Many people with AFib take medicines that help the heart maintain a normal rate and rhythm. Examples include:
- amiodarone (Cordarone)
- digoxin (Lanoxin)
- dofetilide (Tikosyn)
- propafenone (Rythmol)
- sotalol (Betapace)
Doctors may also prescribe blood-thinning medications to reduce your risk of developing a clot that could cause a stroke. Examples of these medications include:
Doctors can also prescribe medications to ideally cardiovert (restore your heart to normal rhythm) your heart. Some of these medicines are administered intravenously, while others are taken by mouth. If your heart starts beating very rapidly, your doctor may admit you to a hospital until the medicines control your heart rate.
For others, the cause may be unknown or related to conditions that directly weaken the heart. If you are healthy enough, your doctor may recommend a procedure called electrical cardioversion. This involves delivering an electric shock to your heart to reset its rhythm. During this procedure, you are given sedative medications, so you aren’t usually aware of the shock. Sometimes your doctor will prescribe blood-thinning medicines or perform a procedure called a transesophageal echocardiogram (TEE) before cardioversion to ensure there aren’t any blood clots in your heart that could lead to stroke.
If cardioversion or taking medications doesn’t control AFib, a doctor may recommend other procedures. This may include a catheter ablation, where a catheter is threaded through an artery in the wrist or groin. The catheter can be directed toward areas of the heart that are disturbing electrical activity. A doctor can ablate, or destroy, the small area of tissue that’s causing the irregular signals.
Another procedure called the maze procedure can be performed in conjunction with open-heart surgery, such as a heart bypass or valve replacement. This procedure involves creating scar tissue in the heart so irregular electrical impulses can’t transmit.
Some people may also require a pacemaker to help their heart stay in rhythm. Doctors may implant a pacemaker after an AV node ablation. The AV node is the heart’s main pacemaker, but can transmit irregular signals when a person has AFib. Doctors can damage the tissue where the AV node is and implant the pacemaker to transmit correct heart rhythm signals.

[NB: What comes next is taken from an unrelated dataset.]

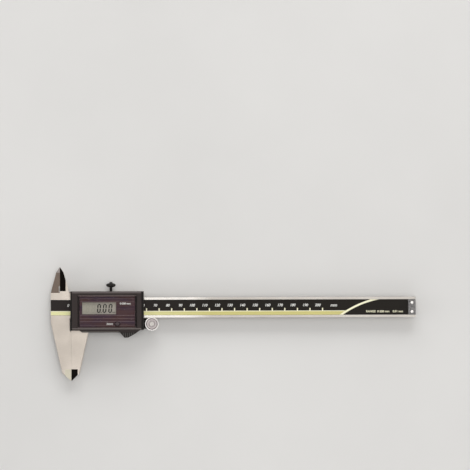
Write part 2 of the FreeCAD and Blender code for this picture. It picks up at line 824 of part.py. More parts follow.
def build_housing():
    body = new_body("display_housing")
    profile = sketch(body, "housing_profile", "YZ_Plane", d.housing_start)
    skirt_inner = d.slider_low + d.skirt_gap
    outline(profile, [
        (d.housing_high, d.housing_base),
        (d.housing_high, d.housing_top - d.bevel),
        (d.housing_high - d.bevel, d.housing_top),
        (d.lower_bevel - d.housing_low, d.housing_top),
        (-d.housing_low, d.housing_top - d.lower_bevel),
        (-d.housing_low, d.housing_top - d.skirt_rise),
        (-d.housing_skirt, d.housing_top - d.skirt_fall),
        (-d.housing_skirt, -d.skirt_base),
        (-skirt_inner, -d.skirt_base),
        (-skirt_inner, d.housing_base),
    ])
    pad(body, "housing_pad", profile, d.housing_end - d.housing_start)

    rest = sketch(body, "thumb_rest_profile", offset=-d.skirt_base)
    root = PAST / 2
    flat_start = d.rest_start + d.rest_lead
    flat_end = flat_start + d.rest_flat
    tail = (flat_end + d.rest_tail, d.rest_tail_rise - d.rest_drop)
    outline(rest, [
        (d.rest_start, root - d.housing_skirt),
        (flat_start, -d.rest_drop),
        (flat_end, -d.rest_drop),
        tail,
        (d.rest_end, -d.housing_low),
        (d.rest_end, root - d.housing_low),
        (d.rest_start, root - d.housing_low),
    ])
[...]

Practicing a heart-healthy lifestyle is vital when you have AFib. Conditions like high blood pressure and heart disease can increase your risk for AFib. By protecting your heart, you may be able to prevent the condition from occurring. Examples of steps you can take to prevent AFib include:
- Stop smoking.
- Eat a heart-healthy diet that’s low in saturated fat, salt, cholesterol, and trans fats.
- Eat foods that are high in nutrients, including whole grains, vegetables, fruits, and low-fat dairy and protein sources.
- Engage in regular physical activity that helps you maintain a healthy weight for your size and frame.
- Get your blood pressure checked regularly, and see a doctor if it is higher than 140/90.
- Avoid foods and activities that are known to trigger your AFib. Examples include drinking alcohol and caffeine, eating foods that have monosodium glutamate (MSG), and engaging in intense exercise.
However, it’s possible to follow all these steps and not prevent AFib. A healthy lifestyle will, however, enhance your overall health and prognosis if you do have AFib.